Cliff Slater, Panos Prevedouros and Randall Roth nominate the City of Honolulu (City) and Honolulu Authority Rapid Transportation (HART) for the following, barely believable feats:

  1. Against all odds and at a time of record federal deficits and a slumping local economy, the City and HART somehow managed to extract and divert more than $5 billion in local funds (the upper range of which is still a mystery) and garner FTA support for $1.55 billion in federal funds – all to build an elevated heavy rail system that was out-of-date before construction even began (Antiquated Rail System)!

  2. Making the funding for this Antiquated Rail System all the more remarkable is a population of potential commuters on Oahu that is dramatically smaller than the smallest urban area in the U.S.A. that still has an Antiquated Rail System.

  3. One could perhaps argue that San Juan, Puerto Rico pulled off an equally amazing accomplishment by securing its own Antiquated Rail System relatively recently, but Puerto Rico is just a territory (so heaven alone knows what really goes on there) and San Juan did not have itself to point to as evidence that Antiquated Rail Systems invariably cost a lot more, and attract considerably fewer riders, than self-interested planners and politicians tend to predict.  We now know that the actual cost of San Juan’s Antiquated Rail System exceeded the final funding agreement estimate by 78% and that actual ridership is less than a third of the projected number.  In fact, the combined ridership of bus and rail is now less than just bus ridership before rail (see p. 25 of 32 and
p. 23 of 29).

  4. The City and HART even managed to impede and then ignore the work of The Infrastructure Management Group (IMG), an independent expert retained by the then-governor for a second opinion on the likely cost of an Antiquated Rail System.  Here’s how IMG described its experience and findings:
“[T]he IMG Team found the extreme difficulty in being able to obtain information from the City and its consultants both unique in our collective experience and [a hindrance to] our ability to perform the project.  This was also a puzzlement – why would the City wish to restrict the team engaged to review the project's financial plan from being able to obtain the information necessary to perform its work?
“A multi-billion dollar transportation improvement project, particularly one that is proposed to be operated in, and funded by, an urbanized area that is far smaller than the norm for such projects, should have its financial plan developed with methodologies that incorporate the highest professional and technical standards and techniques.  As we demonstrate [in this report], the financial planning and modeling process for [this] Project fails this ‘best practices’ test in many ways.”
  5. Making the pursuit of an Antiquated Rail System all the more remarkable was the discovery that senior people at the FTA had commented in interagency email about the City’s “lousy practices of public manipulation,” use of “inaccurate statements,” and culture of “never [having] enough time to do it right, but lots of time to do it over.”  FTA also noted that the City had put itself in a “pickle” by setting unrealistic start dates for construction, and criticized the City’s “casual treatment of burials.”
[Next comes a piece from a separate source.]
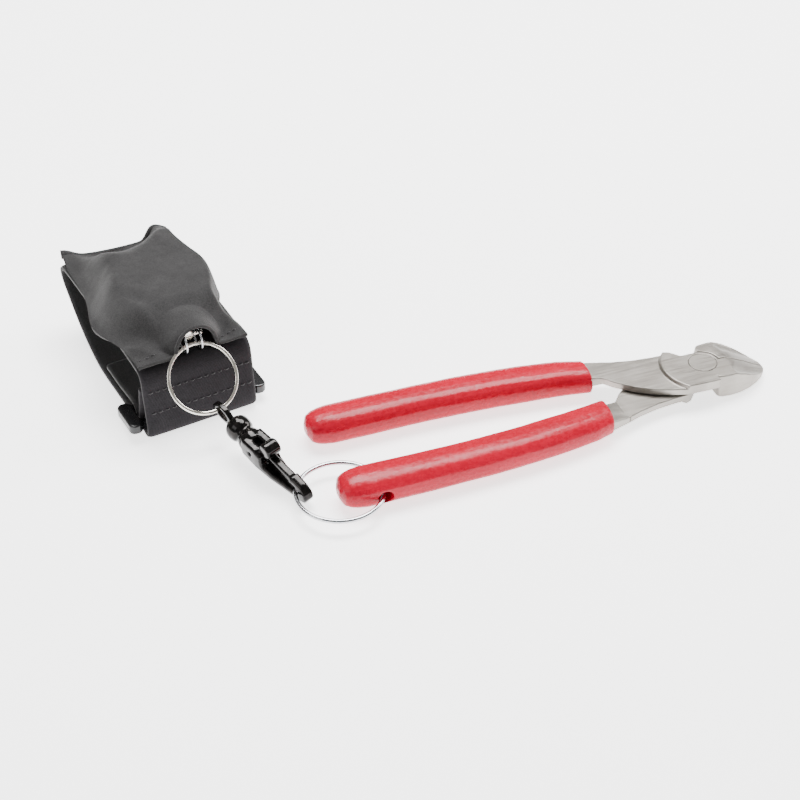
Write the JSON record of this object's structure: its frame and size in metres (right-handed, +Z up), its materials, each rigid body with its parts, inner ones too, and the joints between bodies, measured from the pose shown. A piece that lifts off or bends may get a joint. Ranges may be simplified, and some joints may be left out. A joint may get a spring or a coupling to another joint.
{
  "type": "fishing pliers",
  "caption": "Diagonal-jaw fishing pliers with dipped grips, a tether ring through one grip, a swivel snap, a split ring and a hooded cord reel on a wrist strap.",
  "frame": {"origin": "middle of the underside of the whole object as it lies", "axes": "+X along the closed pliers towards the jaws, +Z up, +Y towards the back of the strap"},
  "size_m": [0.2818, 0.1868, 0.0505],
  "materials": {
    "steel": "satin forged steel, warm grey",
    "grip_vinyl": "dipped vinyl, glossy red with a fine pebble",
    "bright_wire": "bright plated wire",
    "bright_nickel": "polished nickel",
    "black_nickel": "glossy black nickel",
    "spring_steel": "spring steel",
    "case_plastic": "moulded black plastic",
    "buckle_plastic": "glossy black plastic",
    "cord": "braided black cord",
    "strap_fabric": "charcoal jersey over neoprene",
    "hood_fabric": "charcoal stretch jersey",
    "patch_fabric": "black hook and loop"
  },
  "bodies": {
    "near_lever": {"lever_bottom": "steel", "pivot_rivet": "steel", "grip_near": "grip_vinyl"},
    "far_lever": {"lever_top": "steel", "grip_far": "grip_vinyl"},
    "tether": {"tether_ring": "bright_wire"},
    "snap": {"snap_body": "black_nickel", "trigger_pin": "black_nickel", "trigger_spring": "bright_wire"},
    "trigger": {"snap_trigger": "black_nickel"},
    "eye": {"swivel_eye": "black_nickel"},
    "split": {"split_ring": "bright_nickel"},
    "jump_rings": {"jump_ring_left": "bright_nickel", "jump_ring_right": "bright_nickel"},
    "cord_tail": {"cord_end": "bright_nickel", "pull_cord": "cord"},
    "pouch": {"hood": "hood_fabric", "wrist_band": "strap_fabric", "buckle": "buckle_plastic", "loop_patch": "patch_fabric", "hook_patch": "patch_fabric", "case_base": "case_plastic", "case_cover": "case_plastic", "mainspring": "spring_steel", "spindle_screw": "spring_steel"},
    "spool": {"reel_spool": "case_plastic", "cord_winding": "cord"}
  },
  "joints": [
    {"name": "pliers_open", "type": "hinge", "parent": "near_lever", "child": "far_lever", "pos_m": [0.11072, -0.05494, 0.00725], "axis": [0, 0, -1], "range_deg": [0, 26]},
    {"name": "tether_swing", "type": "hinge", "parent": "near_lever", "child": "tether", "pos_m": [-0.04628, -0.07634, 0.00585], "axis": [0, 1, 0], "range_deg": [-8, 70]},
    {"name": "snap_swing", "type": "hinge", "parent": "tether", "child": "snap", "pos_m": [-0.07805, -0.06525, 0.00585], "axis": [0.5105, 0.8599, 0], "range_deg": [-6, 20]},
    {"name": "trigger_press", "type": "hinge", "parent": "snap", "child": "trigger", "pos_m": [-0.08682, -0.04344, 0.0117], "axis": [0.931, 0.3343, 0.1467], "range_deg": [0, 9], "stiffness_Nm_per_rad": 0.05},
    {"name": "snap_swivel", "type": "hinge", "parent": "snap", "child": "eye", "pos_m": [-0.09409, -0.02448, 0.01465], "axis": [-0.3583, 0.9139, 0.191], "continuous": true},
    {"name": "split_ring_swing", "type": "hinge", "parent": "eye", "child": "split", "pos_m": [-0.09632, -0.01883, 0.0159], "axis": [0.946, 0.2788, 0.1652], "range_deg": [-10, 10]},
    {"name": "jump_ring_swing", "type": "hinge", "parent": "split", "child": "jump_rings", "pos_m": [-0.10222, -0.00153, 0.03892], "axis": [0.988, 0.1547, 0], "range_deg": [-6, 6]},
    {"name": "cord_end_swing", "type": "hinge", "parent": "jump_rings", "child": "cord_tail", "pos_m": [-0.1027, 0.00156, 0.04185], "axis": [0.988, 0.1547, 0], "range_deg": [-2, 6]},
    {"name": "cord_pull", "type": "slide", "parent": "cord_tail", "child": "pouch", "axis": [-0.1547, 0.988, 0], "range_m": [0, 0.012]},
    {"name": "spool_spin", "type": "hinge", "parent": "pouch", "child": "spool", "pos_m": [-0.10291, 0.04171, 0.04185], "axis": [0, 0, 1], "range_deg": [0, 120]}
  ],
  "couplings": [
    {"joint": "spool_spin", "follows": "cord_pull", "rad_per_m": 166.67}
  ]
}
  6. Speaking of which, who could have predicted that the City and HART could skirt federal burial laws, essentially by denying the high likelihood of unearthing protected remains and promising to be “respectful?”

  7.  Equally noteworthy was the City and HART’s mischaracterization of the viable alternatives to rail—you know, the ones that would have been affordable and actually relieve traffic congestion, protect the environment, and preserve the Hawaiian sense of place.

  8. We would be remiss in not mentioning that the City and HART managed to convince much of the public that an Antiquate Rail System would actually reduce the current level of traffic congestion despite an Environmental Impact Statement (EIS) that said the exact opposite.  In all fairness to other nominees for this award, however, the FTA assisted that particular ruse by stating in a press release a belief that “this project will bring much needed relief from the suffocating congestion on the H-1 Freeway.”  This statement from the FTA was directly contrary to the FTA-approved Final EIS in which the City acknowledged that “traffic congestion will be worse in the future with rail than what it is today without rail.”   

  9. On their own, the City and HART started construction without even beginning to plan for the eventual payment of operating costs.  Just imagine, more than $100 million per year in added operating costs (roughly 5% of the City’s entire budget), and the City/HART does an Alfred E. Newman imitation: “What, us worry?”

  10. Similarly, the City and HART have not said where it will find money for repairs and maintenance to the Antiquated Rail System.  With the Washington DC rail system literally falling apart one might have expected someone in our nation’s capitol—perhaps even someone with the FTA—to mention that.  Likewise for the City and HART’s failure to plan for security, fare collection, adequate parking, and accessible bathrooms. 

  11. In 2004 Mayor Mufi Hannemann claimed it would cost $2.7 billion to build a 34-mile Antiquated Rail System.  The estimated cost is now $8.1 billion, and climbing, while the planned length is down to 20 miles, and shrinking. 

  12. When an independent financial audit found in 2016 that HART had “failed to perform qualitative analysis” and had relied on “insufficient cost-control,” HART called the audit “a joke,” and kept doing what it had been doing.  Booya! 

We hope that the FTA can detect satire, and that it will someday hold itself accountable, along with the City and HART, for Honolulu’s rail fiasco.